#### Data provided
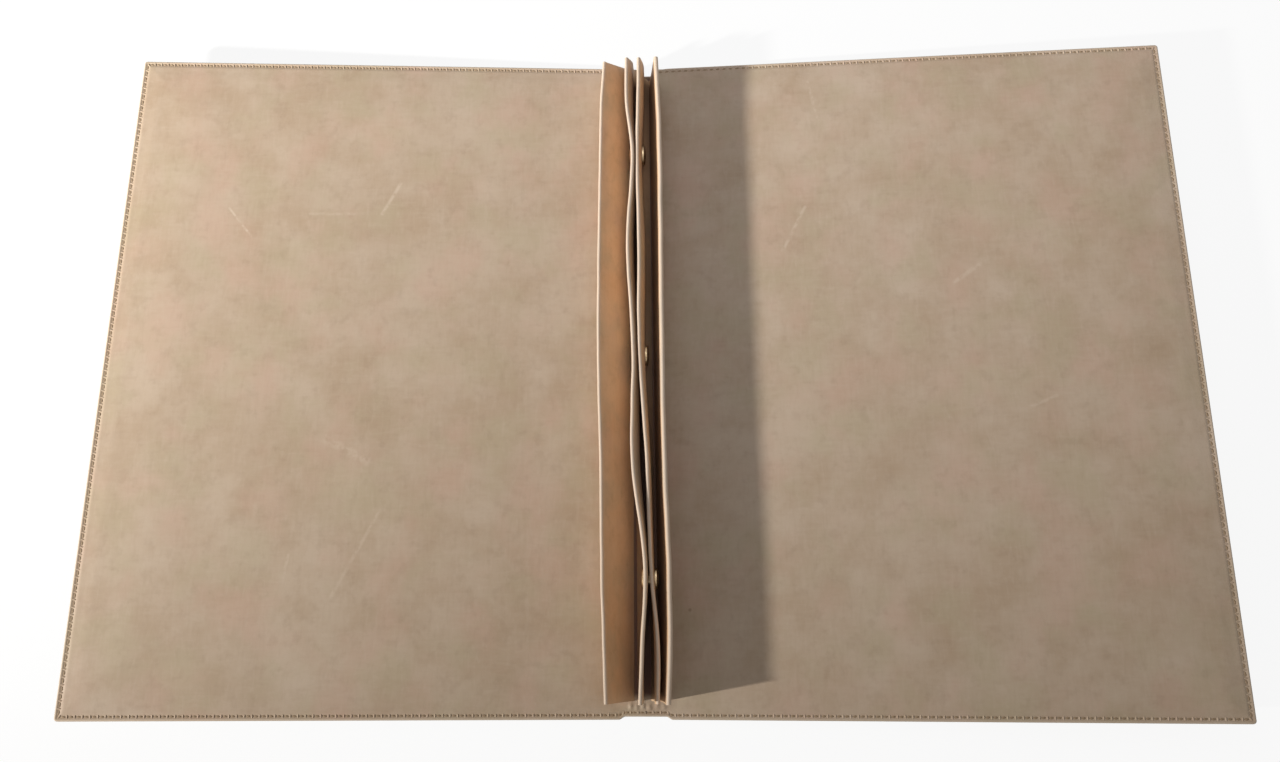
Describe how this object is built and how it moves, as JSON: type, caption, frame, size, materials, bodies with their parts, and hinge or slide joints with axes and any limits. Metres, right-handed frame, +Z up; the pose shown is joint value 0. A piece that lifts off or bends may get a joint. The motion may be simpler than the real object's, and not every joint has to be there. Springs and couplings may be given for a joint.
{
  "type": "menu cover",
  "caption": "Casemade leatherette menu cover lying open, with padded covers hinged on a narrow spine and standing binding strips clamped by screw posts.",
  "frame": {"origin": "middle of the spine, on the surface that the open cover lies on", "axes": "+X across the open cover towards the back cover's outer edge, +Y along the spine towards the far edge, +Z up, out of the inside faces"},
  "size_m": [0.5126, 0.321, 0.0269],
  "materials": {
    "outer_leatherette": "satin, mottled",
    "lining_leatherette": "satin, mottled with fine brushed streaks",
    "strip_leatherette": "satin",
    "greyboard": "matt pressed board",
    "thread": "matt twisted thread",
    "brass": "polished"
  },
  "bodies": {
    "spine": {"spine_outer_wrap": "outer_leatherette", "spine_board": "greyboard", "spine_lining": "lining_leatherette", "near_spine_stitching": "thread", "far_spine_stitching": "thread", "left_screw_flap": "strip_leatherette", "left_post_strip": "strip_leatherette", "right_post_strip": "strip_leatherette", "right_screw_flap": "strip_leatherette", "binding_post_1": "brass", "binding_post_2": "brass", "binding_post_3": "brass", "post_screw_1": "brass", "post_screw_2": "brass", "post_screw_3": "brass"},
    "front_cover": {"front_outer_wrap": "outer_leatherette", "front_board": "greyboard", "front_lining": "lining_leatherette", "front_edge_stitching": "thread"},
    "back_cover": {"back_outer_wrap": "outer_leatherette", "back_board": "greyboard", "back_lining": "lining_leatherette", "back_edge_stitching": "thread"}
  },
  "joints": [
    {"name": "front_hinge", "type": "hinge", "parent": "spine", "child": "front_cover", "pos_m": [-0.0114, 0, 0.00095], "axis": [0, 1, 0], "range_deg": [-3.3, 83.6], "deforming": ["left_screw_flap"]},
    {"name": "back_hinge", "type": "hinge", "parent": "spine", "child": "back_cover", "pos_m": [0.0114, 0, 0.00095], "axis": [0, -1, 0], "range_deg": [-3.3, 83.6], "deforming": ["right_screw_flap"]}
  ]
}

#### Exercise directions
Copy out each line exactly.

#### Answer to the problem
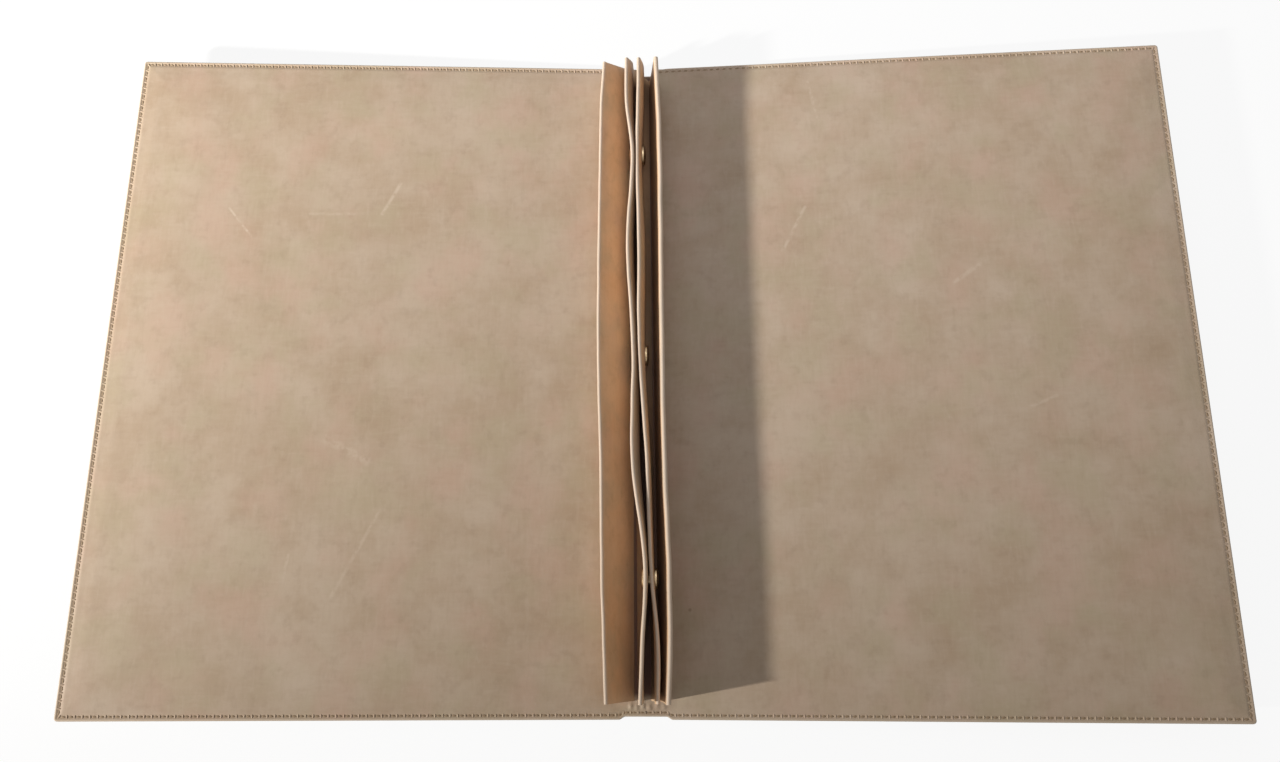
Describe how this object is built and how it moves, as JSON: type, caption, frame, size, materials, bodies with their parts, and hinge or slide joints with axes and any limits. Metres, right-handed frame, +Z up; the pose shown is joint value 0. A piece that lifts off or bends may get a joint. The motion may be simpler than the real object's, and not every joint has to be there. Springs and couplings may be given for a joint.
{
  "type": "menu cover",
  "caption": "Casemade leatherette menu cover lying open, with padded covers hinged on a narrow spine and standing binding strips clamped by screw posts.",
  "frame": {"origin": "middle of the spine, on the surface that the open cover lies on", "axes": "+X across the open cover towards the back cover's outer edge, +Y along the spine towards the far edge, +Z up, out of the inside faces"},
  "size_m": [0.5126, 0.321, 0.0269],
  "materials": {
    "outer_leatherette": "satin, mottled",
    "lining_leatherette": "satin, mottled with fine brushed streaks",
    "strip_leatherette": "satin",
    "greyboard": "matt pressed board",
    "thread": "matt twisted thread",
    "brass": "polished"
  },
  "bodies": {
    "spine": {"spine_outer_wrap": "outer_leatherette", "spine_board": "greyboard", "spine_lining": "lining_leatherette", "near_spine_stitching": "thread", "far_spine_stitching": "thread", "left_screw_flap": "strip_leatherette", "left_post_strip": "strip_leatherette", "right_post_strip": "strip_leatherette", "right_screw_flap": "strip_leatherette", "binding_post_1": "brass", "binding_post_2": "brass", "binding_post_3": "brass", "post_screw_1": "brass", "post_screw_2": "brass", "post_screw_3": "brass"},
    "front_cover": {"front_outer_wrap": "outer_leatherette", "front_board": "greyboard", "front_lining": "lining_leatherette", "front_edge_stitching": "thread"},
    "back_cover": {"back_outer_wrap": "outer_leatherette", "back_board": "greyboard", "back_lining": "lining_leatherette", "back_edge_stitching": "thread"}
  },
  "joints": [
    {"name": "front_hinge", "type": "hinge", "parent": "spine", "child": "front_cover", "pos_m": [-0.0114, 0, 0.00095], "axis": [0, 1, 0], "range_deg": [-3.3, 83.6], "deforming": ["left_screw_flap"]},
    {"name": "back_hinge", "type": "hinge", "parent": "spine", "child": "back_cover", "pos_m": [0.0114, 0, 0.00095], "axis": [0, -1, 0], "range_deg": [-3.3, 83.6], "deforming": ["right_screw_flap"]}
  ]
}